6.1. Con il settimo motivo, la società ricorrente deduce la violazione dell’art. 112 c.p.c., in relazione all’art. 360, comma 1, n. 3, c.p.c., per l’omessa pronuncia in cui sarebbe incorso il giudice di appello sulla questione relativa alla sussistenza dell’avvenuta definizione con adesione dell’accertamento tributario.
6.2. Il motivo è in parte inammissibile ed in parte infondato.

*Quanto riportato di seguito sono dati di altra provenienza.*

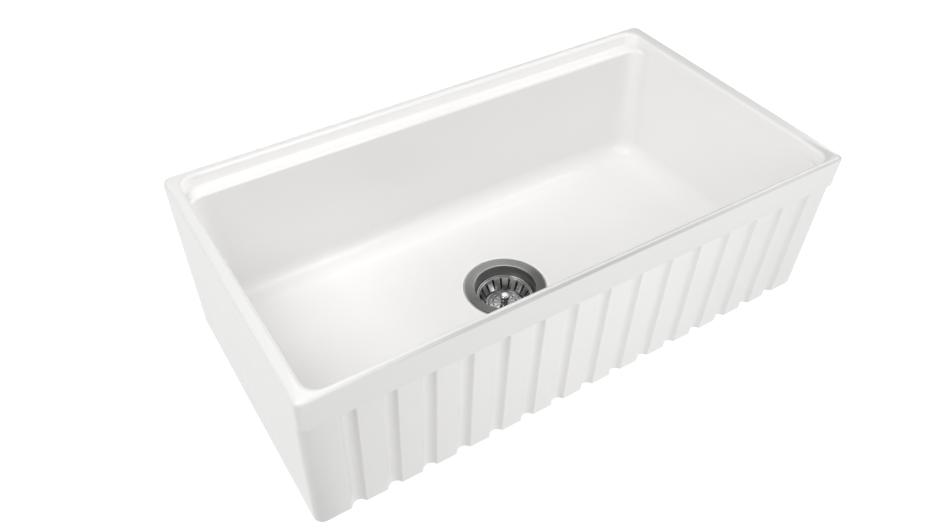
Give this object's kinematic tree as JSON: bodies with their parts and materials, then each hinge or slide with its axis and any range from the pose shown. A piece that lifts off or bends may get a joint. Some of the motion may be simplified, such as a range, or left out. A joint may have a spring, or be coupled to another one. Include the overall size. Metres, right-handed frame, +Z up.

6.3. Ed invero, come questa Corte ha più volte affermato, “l’omessa pronuncia su alcuni dei motivi di appello integra un difetto di attività del giudice di secondo grado, che deve essere fatto valere dal ricorrente non con la denuncia della violazione di una norma di diritto sostanziale ex art. 360 c.p.c., n. 3, o del vizio di motivazione ex art. 360 c.p.c., n. 5, giacché siffatte censure presuppongono che il giudice del merito abbia preso in esame la questione oggetto di doglianza e l’abbia risolta in modo giuridicamente non corretto ovvero senza giustificare (o non giustificando adeguatamente) la decisione al riguardo resa, ma attraverso la specifica deduzione del relativo error in procedendo e della violazione dell’art. 112 c.p.c.” (v. Cass. sez. VI, 12 gennaio 2016, n. 329 Cass. 12 dicembre 2005, n. 27387; id. 26 gennaio 2006, n. 1701; 14 febbraio 2006, n. 3190; 4 giugno 2007, n. 12952; 22 novembre 2006, n. 24856; 10 dicembre 2009, n. 25825; 17 dicembre 2009, n. 26598 e da ultimo Cass. 11 maggio 2012, n. 7268). Nel caso in esame la censura del ricorrente appare inammissibile, poiché volta a contestare l’omissione di pronuncia quale “error in iudicando” e non quale violazione di norme processuali; inoltre, il motivo è chiaramente infondato, poiché il giudice di appello, senza incorrere in alcuna omissione di pronuncia, semplicemente non ha esaminato il merito della domanda, avendo ritenuto inammissibile il ricorso.
7.1. Atteso il rigetto del ricorso, la società ricorrente deve essere condannata al pagamento in favore dell’Agenzia delle Entrate delle spese del giudizio di legittimità, come liquidate in dispositivo.
P.Q.M.
Rigetta il ricorso e condanna la ricorrente al pagamento in favore dell’Agenzia delle Entrate delle spese del giudizio di legittimità, che liquida in euro 20.000,00, oltre eventuali spese prenotate a debito.